Mapping with D3.js - v3.0
Intro
D3 is a powerful data visualization library written by Mike Bostock that helps connect data to graphical elements, and then apply data-driven transformations to those elements. The basic idea is that when the data is bound to graphics, you can produce more portable graphics and much more dynamic visualization with less effort.
So why use D3 for maps? Maps are fundamentally graphical objects based on data, and D3 has built in support for map projections and transformations. D3 is actually the backend renderer for SVG images in the OpenStreetMap editor iD, so that’s a pretty good endorsement for D3 mapping!
So why not use another library like Leaflet.js? The short answer is that D3 will be advantageous when you really want to customize interactivity and dynamic visualization. The tradeoff is in ease-of-creation: D3 will take more time to customize the map to what you want. That said, there’s really no reason you can’t use both D3 and Leaflet together! Here is a great tutorial example using D3 to create dynamic overlays on a Leaflet map.
What can I create with D3?
Check out these links for some examples of D3 visualizations:
The full gallery of D3 visualizations
Geographic Projections: animated, and draggable
The famous “Wealth of Nations” Viz
Earthquake Energy Release Visualizations using D3/Leaflet (by Ryan)
D3 - Data Driven Documents
D3 stands for Data Driven Documents.
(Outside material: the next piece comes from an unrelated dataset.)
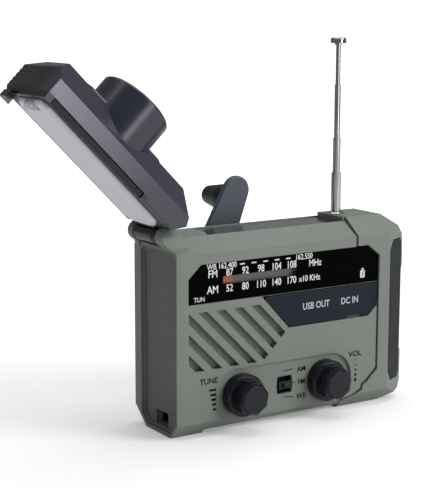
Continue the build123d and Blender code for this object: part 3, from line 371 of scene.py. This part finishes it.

We will unpack this title in three parts.
Data
D3 has straightforward functions to grab data from a variety of sources including XMLHttpRequests, text files, JSON blobs, HTML document fragments, XML document fragments, comma-separated values (CSV) files, and tab-separated values (TSV) files. Part of the tremendous power of D3 is that it can take data from a variety of sources, merge different data sources, and then join data elements to the visual elements that represent the data.
Driven
Driven is actually one of the defining characteristics of D3: the graphical elements are defined by the data. In other words, each circle, line, or polygon also contains the data they are defined by. A desktop GIS software works in the same way while you’re working on your map, but when you export the map, the vector-based features lose the data that defines them. If you export a raster image those attributes are completely converted to color values and the data is detached completely.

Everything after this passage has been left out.